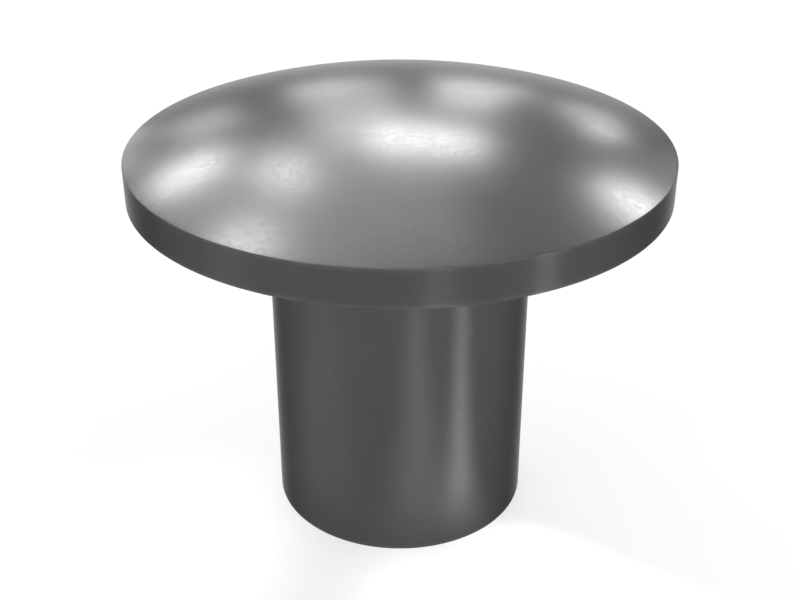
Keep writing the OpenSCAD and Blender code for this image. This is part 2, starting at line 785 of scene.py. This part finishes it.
def add_softbox(context, name, azimuth, elevation, half_width, half_height, brightness):
    """A softbox that faces the rivet's head. Its angles are in radians."""
    away = Vector(
        (
            math.sin(azimuth) * math.cos(elevation),
            math.cos(azimuth) * math.cos(elevation),
            math.sin(elevation),
        )
    )
    add_lamp(
        context,
        f"softbox_{name}",
        away * SOFTBOX_DISTANCE,
        away,
        2 * SOFTBOX_DISTANCE * math.tan(half_width),
        2 * SOFTBOX_DISTANCE * math.tan(half_height),
        math.pi * brightness,
    )


def add_floor_strip(context, name, azimuth, shift, width, spread, power, floor_level):
    """A narrow gridded lamp that shines down from the front on a strip of the floor."""
    away = Vector((math.sin(azimuth), math.cos(azimuth), 0))
    sideways = Vector((math.cos(azimuth), -math.sin(azimuth), 0))
    upwards = Vector((0, 0, 1))
    towards_lamp = away * math.cos(STRIP_CLIMB) + upwards * math.sin(STRIP_CLIMB)
    middle = away * STRIP_REACH + sideways * shift + upwards * floor_level
    lamp = add_lamp(
        context,
        f"floor_strip_{name}",
        middle + towards_lamp * STRIP_DISTANCE,
        towards_lamp,
        width,
        STRIP_LENGTH,
        power,
    )
    lamp.spread = spread


def add_floor(context, look, level):
    """A square of white card at a level."""
    half = FLOOR_SIZE / 2
    corners = [(-half, -half), (half, -half), (half, half), (-half, half)]
    mesh = bpy.data.meshes.new("floor")
    mesh.from_pydata([(x, y, level) for x, y in corners], [], [(0, 1, 2, 3)])
    mesh.materials.append(floor_material("matt_white_card", look))
    link_object(context, "floor", mesh)


def add_walls(context, look):
    """Walls that are white at the horizon and shade off towards a dimmer ceiling."""
    world = bpy.data.worlds.new("pale_studio")
    context.scene.world = world
    world.use_nodes = True
    tree = world.node_tree
    tree.nodes.clear()
    direction = add_node(tree, "ShaderNodeTexCoord").outputs["Generated"]
    height = add_node(
        tree, "ShaderNodeSeparateXYZ", inputs={"Vector": direction}
    ).outputs["Z"]
    below_top = add_node(
        tree,
        "ShaderNodeMath",
        {"operation": "SUBTRACT", "use_clamp": True},
        {0: 1.0, 1: height},
    ).outputs["Value"]
    falloff = add_node(
        tree, "ShaderNodeMath", {"operation": "POWER"}, {0: below_top, 1: WALL_FALLOFF}
    ).outputs["Value"]
    strength = add_node(
        tree,
        "ShaderNodeMath",
        {"operation": "MULTIPLY_ADD"},
        {0: falloff, 1: 1 - look.sky, 2: look.sky},
    ).outputs["Value"]
    light = add_node(
        tree, "ShaderNodeBackground", inputs={"Color": (1, 1, 1, 1), "Strength": strength}
    ).outputs["Background"]
    add_node(tree, "ShaderNodeOutputWorld", inputs={"Surface": light})


def add_camera(context, rim_top):
    """The camera, in front of the rivet and above it."""
    camera = bpy.data.cameras.new("camera")
    camera.lens = CAMERA_LENS
    camera.clip_start = 1 * MM
    item = link_object(context, "camera", camera)
    item.location = (0, -CAMERA_BACK, rim_top + CAMERA_UP)
    item.rotation_euler = (math.pi / 2 - CAMERA_TILT, 0, 0)
    context.scene.camera = item


class RIVET_OT_build_studio(bpy.types.Operator):
    """Build the floor, the light and the camera"""

    bl_idname = "rivet.build_studio"
    bl_label = "Build studio"

    def execute(self, context):
        sizes, look = context.scene.rivet_sizes, context.scene.rivet_studio
        floor_level = -sizes.shank_length
        add_floor(context, look, floor_level)
        add_walls(context, look)
        for name, *angles, brightness in SOFTBOXES:
            angles = [math.radians(angle) for angle in angles]
            add_softbox(context, name, *angles, brightness * look.lamps)
        for name, azimuth, shift, width, spread, power in FLOOR_STRIPS:
            add_floor_strip(
                context,
                name,
                math.radians(azimuth),
                shift * MM,
                width * MM,
                math.radians(spread),
                power * look.lamps,
                floor_level,
            )
        add_camera(context, sizes.rim_height)
        context.scene.view_settings.view_transform = "Standard"
        return {"FINISHED"}


class RIVET_PT_sidebar(bpy.types.Panel):
    """Lists the rivet's builders and their settings"""

    bl_idname = "RIVET_PT_sidebar"
    bl_label = "Semi-tubular rivet"
    bl_space_type = "VIEW_3D"
    bl_region_type = "UI"
    bl_category = "Rivet"

    def draw(self, context):
        for group, builder in (
            (context.scene.rivet_sizes, None),
            (context.scene.rivet_steel, RIVET_OT_build_rivet),
            (context.scene.rivet_studio, RIVET_OT_build_studio),
        ):
            for name in group.bl_rna.properties.keys():
                if name not in ("name", "rna_type"):
                    self.layout.prop(group, name)
            if builder:
                self.layout.operator(builder.bl_idname)


CLASSES = (
    RivetSizes,
    SteelLook,
    StudioLook,
    RIVET_OT_build_rivet,
    RIVET_OT_build_studio,
    RIVET_PT_sidebar,
)


def register():
    for cls in CLASSES:
        bpy.utils.register_class(cls)
    bpy.types.Scene.rivet_sizes = PointerProperty(type=RivetSizes)
    bpy.types.Scene.rivet_steel = PointerProperty(type=SteelLook)
    bpy.types.Scene.rivet_studio = PointerProperty(type=StudioLook)


def unregister():
    del bpy.types.Scene.rivet_studio
    del bpy.types.Scene.rivet_steel
    del bpy.types.Scene.rivet_sizes
    for cls in reversed(CLASSES):
        bpy.utils.unregister_class(cls)


def main():
    register()
    bpy.ops.rivet.build_rivet()
    bpy.ops.rivet.build_studio()


if __name__ == "__main__":
    main()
* * * * *
> [AIM OF THE TASK]: Print out the whole listing exactly as it appears.

> [IN RESPONSE]:
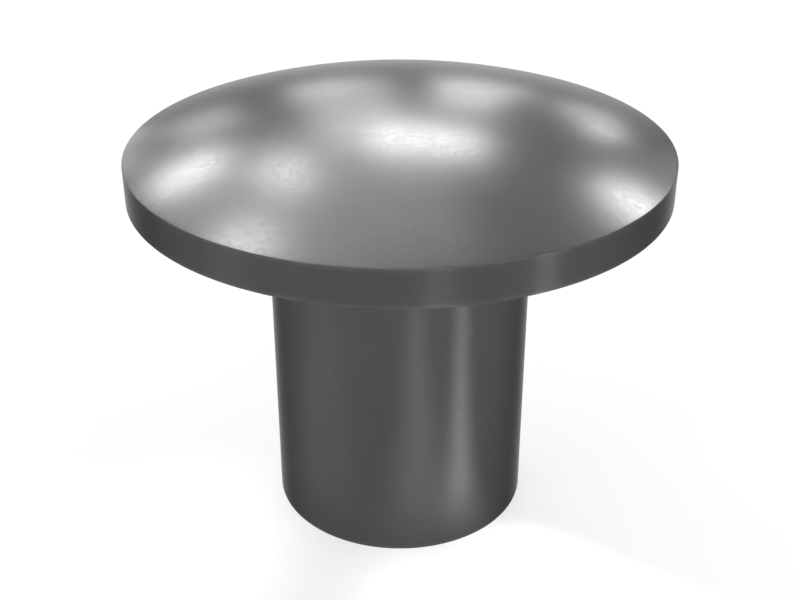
Keep writing the OpenSCAD and Blender code for this image. This is part 2, starting at line 785 of scene.py. This part finishes it.
def add_softbox(context, name, azimuth, elevation, half_width, half_height, brightness):
    """A softbox that faces the rivet's head. Its angles are in radians."""
    away = Vector(
        (
            math.sin(azimuth) * math.cos(elevation),
            math.cos(azimuth) * math.cos(elevation),
            math.sin(elevation),
        )
    )
    add_lamp(
        context,
        f"softbox_{name}",
        away * SOFTBOX_DISTANCE,
        away,
        2 * SOFTBOX_DISTANCE * math.tan(half_width),
        2 * SOFTBOX_DISTANCE * math.tan(half_height),
        math.pi * brightness,
    )


def add_floor_strip(context, name, azimuth, shift, width, spread, power, floor_level):
    """A narrow gridded lamp that shines down from the front on a strip of the floor."""
    away = Vector((math.sin(azimuth), math.cos(azimuth), 0))
    sideways = Vector((math.cos(azimuth), -math.sin(azimuth), 0))
    upwards = Vector((0, 0, 1))
    towards_lamp = away * math.cos(STRIP_CLIMB) + upwards * math.sin(STRIP_CLIMB)
    middle = away * STRIP_REACH + sideways * shift + upwards * floor_level
    lamp = add_lamp(
        context,
        f"floor_strip_{name}",
        middle + towards_lamp * STRIP_DISTANCE,
        towards_lamp,
        width,
        STRIP_LENGTH,
        power,
    )
    lamp.spread = spread


def add_floor(context, look, level):
    """A square of white card at a level."""
    half = FLOOR_SIZE / 2
    corners = [(-half, -half), (half, -half), (half, half), (-half, half)]
    mesh = bpy.data.meshes.new("floor")
    mesh.from_pydata([(x, y, level) for x, y in corners], [], [(0, 1, 2, 3)])
    mesh.materials.append(floor_material("matt_white_card", look))
    link_object(context, "floor", mesh)


def add_walls(context, look):
    """Walls that are white at the horizon and shade off towards a dimmer ceiling."""
    world = bpy.data.worlds.new("pale_studio")
    context.scene.world = world
    world.use_nodes = True
    tree = world.node_tree
    tree.nodes.clear()
    direction = add_node(tree, "ShaderNodeTexCoord").outputs["Generated"]
    height = add_node(
        tree, "ShaderNodeSeparateXYZ", inputs={"Vector": direction}
    ).outputs["Z"]
    below_top = add_node(
        tree,
        "ShaderNodeMath",
        {"operation": "SUBTRACT", "use_clamp": True},
        {0: 1.0, 1: height},
    ).outputs["Value"]
    falloff = add_node(
        tree, "ShaderNodeMath", {"operation": "POWER"}, {0: below_top, 1: WALL_FALLOFF}
    ).outputs["Value"]
    strength = add_node(
        tree,
        "ShaderNodeMath",
        {"operation": "MULTIPLY_ADD"},
        {0: falloff, 1: 1 - look.sky, 2: look.sky},
    ).outputs["Value"]
    light = add_node(
        tree, "ShaderNodeBackground", inputs={"Color": (1, 1, 1, 1), "Strength": strength}
    ).outputs["Background"]
    add_node(tree, "ShaderNodeOutputWorld", inputs={"Surface": light})


def add_camera(context, rim_top):
    """The camera, in front of the rivet and above it."""
    camera = bpy.data.cameras.new("camera")
    camera.lens = CAMERA_LENS
    camera.clip_start = 1 * MM
    item = link_object(context, "camera", camera)
    item.location = (0, -CAMERA_BACK, rim_top + CAMERA_UP)
    item.rotation_euler = (math.pi / 2 - CAMERA_TILT, 0, 0)
    context.scene.camera = item


class RIVET_OT_build_studio(bpy.types.Operator):
    """Build the floor, the light and the camera"""

    bl_idname = "rivet.build_studio"
    bl_label = "Build studio"

    def execute(self, context):
        sizes, look = context.scene.rivet_sizes, context.scene.rivet_studio
        floor_level = -sizes.shank_length
        add_floor(context, look, floor_level)
        add_walls(context, look)
        for name, *angles, brightness in SOFTBOXES:
            angles = [math.radians(angle) for angle in angles]
            add_softbox(context, name, *angles, brightness * look.lamps)
        for name, azimuth, shift, width, spread, power in FLOOR_STRIPS:
            add_floor_strip(
                context,
                name,
                math.radians(azimuth),
                shift * MM,
                width * MM,
                math.radians(spread),
                power * look.lamps,
                floor_level,
            )
        add_camera(context, sizes.rim_height)
        context.scene.view_settings.view_transform = "Standard"
        return {"FINISHED"}


class RIVET_PT_sidebar(bpy.types.Panel):
    """Lists the rivet's builders and their settings"""

    bl_idname = "RIVET_PT_sidebar"
    bl_label = "Semi-tubular rivet"
    bl_space_type = "VIEW_3D"
    bl_region_type = "UI"
    bl_category = "Rivet"

    def draw(self, context):
        for group, builder in (
            (context.scene.rivet_sizes, None),
            (context.scene.rivet_steel, RIVET_OT_build_rivet),
            (context.scene.rivet_studio, RIVET_OT_build_studio),
        ):
            for name in group.bl_rna.properties.keys():
                if name not in ("name", "rna_type"):
                    self.layout.prop(group, name)
            if builder:
                self.layout.operator(builder.bl_idname)


CLASSES = (
    RivetSizes,
    SteelLook,
    StudioLook,
    RIVET_OT_build_rivet,
    RIVET_OT_build_studio,
    RIVET_PT_sidebar,
)


def register():
    for cls in CLASSES:
        bpy.utils.register_class(cls)
    bpy.types.Scene.rivet_sizes = PointerProperty(type=RivetSizes)
    bpy.types.Scene.rivet_steel = PointerProperty(type=SteelLook)
    bpy.types.Scene.rivet_studio = PointerProperty(type=StudioLook)


def unregister():
    del bpy.types.Scene.rivet_studio
    del bpy.types.Scene.rivet_steel
    del bpy.types.Scene.rivet_sizes
    for cls in reversed(CLASSES):
        bpy.utils.unregister_class(cls)


def main():
    register()
    bpy.ops.rivet.build_rivet()
    bpy.ops.rivet.build_studio()


if __name__ == "__main__":
    main()